The second reason why making friends is hard is because you don’t know how the culture works. In your country you might meet your friends for coffee after school, but maybe in your host country people usually meet at someone’s house to watch a movie. These types of differences in customs can make it very hard to make friends because you don’t know what to ask for. You keep inviting them for coffee and they are turning you down because they already have plans to go to the beach, because that is what people in that country do.
It’s like watching puppies and kittens play for the first time. It is not that one is less playful or willing than the other, they just have different ways of playing with each other, and that can be very hard.

And yes, it´s so much easier to connect with other foreigners.

Because they get you like nobody else. They might be from a completely different culture but they know the struggles you are going through, and that unites you. With them you can talk about the quirky habits of your host family and about the weird questions local people have asked you.

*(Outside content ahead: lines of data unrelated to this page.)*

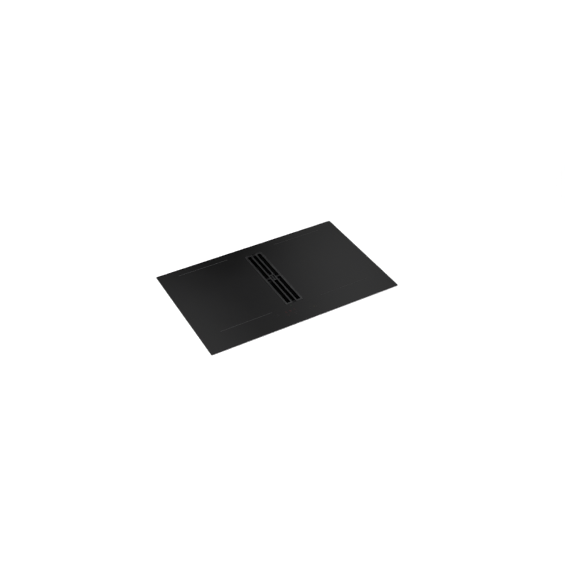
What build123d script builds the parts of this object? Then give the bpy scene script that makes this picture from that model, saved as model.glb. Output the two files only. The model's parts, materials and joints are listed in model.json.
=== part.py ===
from build123d import *
import os
from math import cos, pi, radians, sin

# A downdraft induction cooktop. Millimetres, X along the front edge, Y to the back, Z up.
# The origin is the middle of the glass in plan, at the worktop surface that the rim seal lies on.

# Glass and rim
glass_width = 830.0
glass_depth = 520.0
glass_thick = 4.0
glass_corner = 4.0
glass_bevel = 0.5
seal_thick = 1.0
seal_inset = 3.0
seal_band = 8.0
glass_top_z = seal_thick + glass_thick

# Intake grille, two loops and a hub that drop into the glass
inlet_y = 27.0
grille_width = 76.0
grille_length = 351.5
grille_proud = 0.5
grille_high = 10.0
grille_corner = 5.0
grille_edge = 0.6
grille_gap = 1.0
loop_width = 29.9
outer_bar = 7.2
inner_bar = 5.6
cross_bar = 8.0
cross_bar_drop = 0.8
end_tie = 10.5
end_tie_drop = 2.0
hub_length = 37.0
hub_rim = 4.8
hub_depth = 6.0
hub_overlap = 2.0
grip_bar = 5.0
grip_bar_drop = 0.3
inlay_thick = 1.0
pad_thick = 0.5
chute_mouth = 1.5
grille_top_z = glass_top_z + grille_proud
grille_low_z = grille_top_z - grille_high

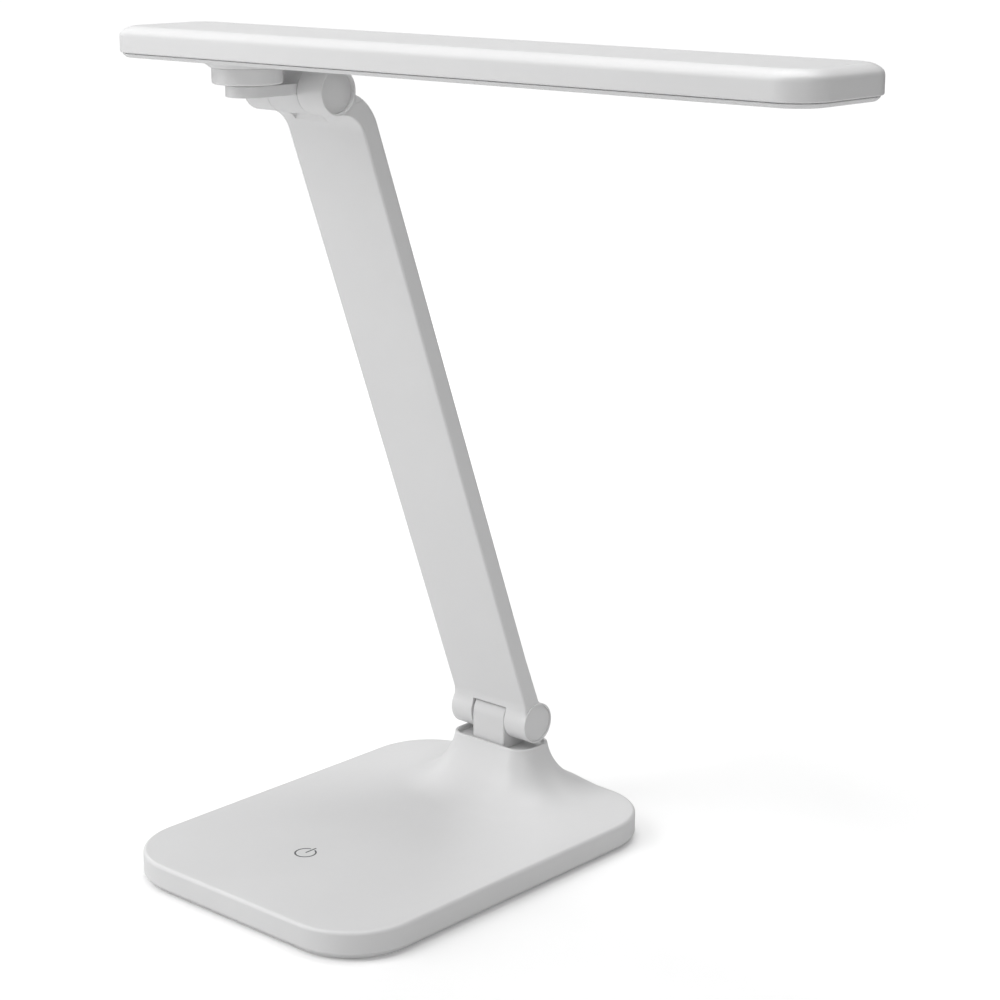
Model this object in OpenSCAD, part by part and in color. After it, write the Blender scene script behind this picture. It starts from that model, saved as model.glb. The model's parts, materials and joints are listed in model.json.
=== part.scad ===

Before I went on abroad I told myself I would only make local friends. I wasn’t really interested in making any exchange friends and talking English all the time, because that was not the reason for me to go to Panama. In the end, 70% of my friends were exchange students (foreigners in Panama but also Panamanian returnees) and I wouldn’t trade them for the world. Being on exchange is such an indescribable thing, but with your exchange friends, you don’t have to describe it because they already understand.

Nevertheless, this should not discourage you from making local friends. They might not get you as perfectly as the exchange students, but that doesn’t mean their friendship is not going to be as good. It will be different for sure, but looking back I wish I had made more attempts to make local friends. I tried, but not hard enough.

But it is not too late for you. So don’t be that person that comes back home and realizes they only made international friends. Because even though those friendships are amazing, it is a waste to be a in a country without getting to know it and it’s people. So go out there and make some local friends!